Written instruction
Please reproduce every record, keeping each one exactly as written.

CAD and scene scripts:

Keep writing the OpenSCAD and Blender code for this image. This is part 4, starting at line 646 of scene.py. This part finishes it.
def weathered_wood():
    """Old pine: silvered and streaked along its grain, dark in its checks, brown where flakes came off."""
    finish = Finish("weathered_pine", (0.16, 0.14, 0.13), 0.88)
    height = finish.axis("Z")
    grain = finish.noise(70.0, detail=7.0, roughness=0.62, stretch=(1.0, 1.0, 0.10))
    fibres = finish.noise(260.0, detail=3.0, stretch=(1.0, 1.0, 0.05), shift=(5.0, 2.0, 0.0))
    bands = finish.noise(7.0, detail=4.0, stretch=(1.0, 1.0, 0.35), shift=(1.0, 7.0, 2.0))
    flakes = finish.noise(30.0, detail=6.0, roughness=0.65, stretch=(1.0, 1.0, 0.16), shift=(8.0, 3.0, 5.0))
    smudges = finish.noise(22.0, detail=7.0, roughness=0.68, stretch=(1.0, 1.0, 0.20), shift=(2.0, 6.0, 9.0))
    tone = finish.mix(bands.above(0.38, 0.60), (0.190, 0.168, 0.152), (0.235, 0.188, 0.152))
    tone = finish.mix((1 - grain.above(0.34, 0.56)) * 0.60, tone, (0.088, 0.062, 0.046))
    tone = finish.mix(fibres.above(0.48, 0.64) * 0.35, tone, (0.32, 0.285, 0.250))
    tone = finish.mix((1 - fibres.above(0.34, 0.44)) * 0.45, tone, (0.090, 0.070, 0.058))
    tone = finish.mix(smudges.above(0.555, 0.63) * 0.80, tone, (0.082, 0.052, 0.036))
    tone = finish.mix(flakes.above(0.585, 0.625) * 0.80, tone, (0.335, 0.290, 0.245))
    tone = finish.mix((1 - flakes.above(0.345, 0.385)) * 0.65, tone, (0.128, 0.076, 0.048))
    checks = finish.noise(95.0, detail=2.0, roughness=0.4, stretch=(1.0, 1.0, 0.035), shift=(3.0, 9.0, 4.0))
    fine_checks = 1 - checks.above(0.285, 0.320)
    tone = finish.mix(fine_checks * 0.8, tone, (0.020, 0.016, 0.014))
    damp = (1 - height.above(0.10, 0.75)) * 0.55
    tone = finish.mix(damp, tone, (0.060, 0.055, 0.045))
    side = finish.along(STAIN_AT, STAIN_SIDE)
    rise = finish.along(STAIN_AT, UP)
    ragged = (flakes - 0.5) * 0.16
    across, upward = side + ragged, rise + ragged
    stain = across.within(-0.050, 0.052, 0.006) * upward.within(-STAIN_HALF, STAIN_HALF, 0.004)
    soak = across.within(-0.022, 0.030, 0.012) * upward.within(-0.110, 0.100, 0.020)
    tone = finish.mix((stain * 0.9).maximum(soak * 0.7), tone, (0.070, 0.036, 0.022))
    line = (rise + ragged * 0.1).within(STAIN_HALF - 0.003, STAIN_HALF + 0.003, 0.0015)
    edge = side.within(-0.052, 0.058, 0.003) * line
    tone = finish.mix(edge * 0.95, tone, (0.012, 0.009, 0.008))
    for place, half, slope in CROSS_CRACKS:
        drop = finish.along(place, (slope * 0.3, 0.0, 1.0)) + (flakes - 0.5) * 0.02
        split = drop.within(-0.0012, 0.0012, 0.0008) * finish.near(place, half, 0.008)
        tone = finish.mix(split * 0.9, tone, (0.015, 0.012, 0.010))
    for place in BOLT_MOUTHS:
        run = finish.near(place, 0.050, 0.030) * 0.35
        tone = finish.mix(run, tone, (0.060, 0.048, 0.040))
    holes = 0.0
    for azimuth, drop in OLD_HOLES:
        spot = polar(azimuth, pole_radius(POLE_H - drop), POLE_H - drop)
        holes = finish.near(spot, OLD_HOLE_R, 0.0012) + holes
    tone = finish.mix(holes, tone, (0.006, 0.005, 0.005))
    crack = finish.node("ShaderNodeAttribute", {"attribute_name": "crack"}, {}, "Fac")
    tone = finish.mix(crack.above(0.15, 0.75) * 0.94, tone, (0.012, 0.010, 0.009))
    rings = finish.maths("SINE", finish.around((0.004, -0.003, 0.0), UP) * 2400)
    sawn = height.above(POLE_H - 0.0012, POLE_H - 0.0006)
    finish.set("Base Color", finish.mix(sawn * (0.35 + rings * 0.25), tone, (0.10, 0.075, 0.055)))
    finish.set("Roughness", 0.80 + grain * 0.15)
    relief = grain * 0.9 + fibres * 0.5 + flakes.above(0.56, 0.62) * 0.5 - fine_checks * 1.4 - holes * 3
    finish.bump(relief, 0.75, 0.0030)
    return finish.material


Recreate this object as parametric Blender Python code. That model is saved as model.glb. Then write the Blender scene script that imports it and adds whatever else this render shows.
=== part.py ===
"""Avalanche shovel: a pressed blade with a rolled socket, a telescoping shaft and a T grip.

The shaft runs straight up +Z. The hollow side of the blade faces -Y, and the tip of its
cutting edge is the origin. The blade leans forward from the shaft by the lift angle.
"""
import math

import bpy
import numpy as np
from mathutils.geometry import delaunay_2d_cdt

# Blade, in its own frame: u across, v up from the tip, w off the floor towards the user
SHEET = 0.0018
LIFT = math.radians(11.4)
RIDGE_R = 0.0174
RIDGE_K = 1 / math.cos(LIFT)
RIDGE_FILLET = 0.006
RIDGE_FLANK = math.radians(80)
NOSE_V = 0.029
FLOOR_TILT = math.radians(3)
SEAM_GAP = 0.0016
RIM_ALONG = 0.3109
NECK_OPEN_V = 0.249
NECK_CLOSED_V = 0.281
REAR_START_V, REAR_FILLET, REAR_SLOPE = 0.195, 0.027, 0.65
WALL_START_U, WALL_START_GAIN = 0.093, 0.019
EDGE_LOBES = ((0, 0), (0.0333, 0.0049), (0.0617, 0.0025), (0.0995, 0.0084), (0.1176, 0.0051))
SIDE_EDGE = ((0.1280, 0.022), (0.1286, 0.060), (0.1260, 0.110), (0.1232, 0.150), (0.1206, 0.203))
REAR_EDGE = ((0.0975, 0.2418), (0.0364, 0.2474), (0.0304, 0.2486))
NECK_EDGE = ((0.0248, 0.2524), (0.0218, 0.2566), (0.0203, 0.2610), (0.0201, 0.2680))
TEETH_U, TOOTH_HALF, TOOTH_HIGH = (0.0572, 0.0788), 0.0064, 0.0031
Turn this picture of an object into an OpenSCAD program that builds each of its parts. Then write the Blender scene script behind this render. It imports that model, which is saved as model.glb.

Answer to this problem
Keep writing the OpenSCAD and Blender code for this image. This is part 4, starting at line 646 of scene.py. This part finishes it.
def weathered_wood():
    """Old pine: silvered and streaked along its grain, dark in its checks, brown where flakes came off."""
    finish = Finish("weathered_pine", (0.16, 0.14, 0.13), 0.88)
    height = finish.axis("Z")
    grain = finish.noise(70.0, detail=7.0, roughness=0.62, stretch=(1.0, 1.0, 0.10))
    fibres = finish.noise(260.0, detail=3.0, stretch=(1.0, 1.0, 0.05), shift=(5.0, 2.0, 0.0))
    bands = finish.noise(7.0, detail=4.0, stretch=(1.0, 1.0, 0.35), shift=(1.0, 7.0, 2.0))
    flakes = finish.noise(30.0, detail=6.0, roughness=0.65, stretch=(1.0, 1.0, 0.16), shift=(8.0, 3.0, 5.0))
    smudges = finish.noise(22.0, detail=7.0, roughness=0.68, stretch=(1.0, 1.0, 0.20), shift=(2.0, 6.0, 9.0))
    tone = finish.mix(bands.above(0.38, 0.60), (0.190, 0.168, 0.152), (0.235, 0.188, 0.152))
    tone = finish.mix((1 - grain.above(0.34, 0.56)) * 0.60, tone, (0.088, 0.062, 0.046))
    tone = finish.mix(fibres.above(0.48, 0.64) * 0.35, tone, (0.32, 0.285, 0.250))
    tone = finish.mix((1 - fibres.above(0.34, 0.44)) * 0.45, tone, (0.090, 0.070, 0.058))
    tone = finish.mix(smudges.above(0.555, 0.63) * 0.80, tone, (0.082, 0.052, 0.036))
    tone = finish.mix(flakes.above(0.585, 0.625) * 0.80, tone, (0.335, 0.290, 0.245))
    tone = finish.mix((1 - flakes.above(0.345, 0.385)) * 0.65, tone, (0.128, 0.076, 0.048))
    checks = finish.noise(95.0, detail=2.0, roughness=0.4, stretch=(1.0, 1.0, 0.035), shift=(3.0, 9.0, 4.0))
    fine_checks = 1 - checks.above(0.285, 0.320)
    tone = finish.mix(fine_checks * 0.8, tone, (0.020, 0.016, 0.014))
    damp = (1 - height.above(0.10, 0.75)) * 0.55
    tone = finish.mix(damp, tone, (0.060, 0.055, 0.045))
    side = finish.along(STAIN_AT, STAIN_SIDE)
    rise = finish.along(STAIN_AT, UP)
    ragged = (flakes - 0.5) * 0.16
    across, upward = side + ragged, rise + ragged
    stain = across.within(-0.050, 0.052, 0.006) * upward.within(-STAIN_HALF, STAIN_HALF, 0.004)
    soak = across.within(-0.022, 0.030, 0.012) * upward.within(-0.110, 0.100, 0.020)
    tone = finish.mix((stain * 0.9).maximum(soak * 0.7), tone, (0.070, 0.036, 0.022))
    line = (rise + ragged * 0.1).within(STAIN_HALF - 0.003, STAIN_HALF + 0.003, 0.0015)
    edge = side.within(-0.052, 0.058, 0.003) * line
    tone = finish.mix(edge * 0.95, tone, (0.012, 0.009, 0.008))
    for place, half, slope in CROSS_CRACKS:
        drop = finish.along(place, (slope * 0.3, 0.0, 1.0)) + (flakes - 0.5) * 0.02
        split = drop.within(-0.0012, 0.0012, 0.0008) * finish.near(place, half, 0.008)
        tone = finish.mix(split * 0.9, tone, (0.015, 0.012, 0.010))
    for place in BOLT_MOUTHS:
        run = finish.near(place, 0.050, 0.030) * 0.35
        tone = finish.mix(run, tone, (0.060, 0.048, 0.040))
    holes = 0.0
    for azimuth, drop in OLD_HOLES:
        spot = polar(azimuth, pole_radius(POLE_H - drop), POLE_H - drop)
        holes = finish.near(spot, OLD_HOLE_R, 0.0012) + holes
    tone = finish.mix(holes, tone, (0.006, 0.005, 0.005))
    crack = finish.node("ShaderNodeAttribute", {"attribute_name": "crack"}, {}, "Fac")
    tone = finish.mix(crack.above(0.15, 0.75) * 0.94, tone, (0.012, 0.010, 0.009))
    rings = finish.maths("SINE", finish.around((0.004, -0.003, 0.0), UP) * 2400)
    sawn = height.above(POLE_H - 0.0012, POLE_H - 0.0006)
    finish.set("Base Color", finish.mix(sawn * (0.35 + rings * 0.25), tone, (0.10, 0.075, 0.055)))
    finish.set("Roughness", 0.80 + grain * 0.15)
    relief = grain * 0.9 + fibres * 0.5 + flakes.above(0.56, 0.62) * 0.5 - fine_checks * 1.4 - holes * 3
    finish.bump(relief, 0.75, 0.0030)
    return finish.material


Recreate this object as parametric Blender Python code. That model is saved as model.glb. Then write the Blender scene script that imports it and adds whatever else this render shows.
=== part.py ===
"""Avalanche shovel: a pressed blade with a rolled socket, a telescoping shaft and a T grip.

The shaft runs straight up +Z. The hollow side of the blade faces -Y, and the tip of its
cutting edge is the origin. The blade leans forward from the shaft by the lift angle.
"""
import math

import bpy
import numpy as np
from mathutils.geometry import delaunay_2d_cdt

# Blade, in its own frame: u across, v up from the tip, w off the floor towards the user
SHEET = 0.0018
LIFT = math.radians(11.4)
RIDGE_R = 0.0174
RIDGE_K = 1 / math.cos(LIFT)
RIDGE_FILLET = 0.006
RIDGE_FLANK = math.radians(80)
NOSE_V = 0.029
FLOOR_TILT = math.radians(3)
SEAM_GAP = 0.0016
RIM_ALONG = 0.3109
NECK_OPEN_V = 0.249
NECK_CLOSED_V = 0.281
REAR_START_V, REAR_FILLET, REAR_SLOPE = 0.195, 0.027, 0.65
WALL_START_U, WALL_START_GAIN = 0.093, 0.019
EDGE_LOBES = ((0, 0), (0.0333, 0.0049), (0.0617, 0.0025), (0.0995, 0.0084), (0.1176, 0.0051))
SIDE_EDGE = ((0.1280, 0.022), (0.1286, 0.060), (0.1260, 0.110), (0.1232, 0.150), (0.1206, 0.203))
REAR_EDGE = ((0.0975, 0.2418), (0.0364, 0.2474), (0.0304, 0.2486))
NECK_EDGE = ((0.0248, 0.2524), (0.0218, 0.2566), (0.0203, 0.2610), (0.0201, 0.2680))
TEETH_U, TOOTH_HALF, TOOTH_HIGH = (0.0572, 0.0788), 0.0064, 0.0031
Turn this picture of an object into an OpenSCAD program that builds each of its parts. Then write the Blender scene script behind this render. It imports that model, which is saved as model.glb.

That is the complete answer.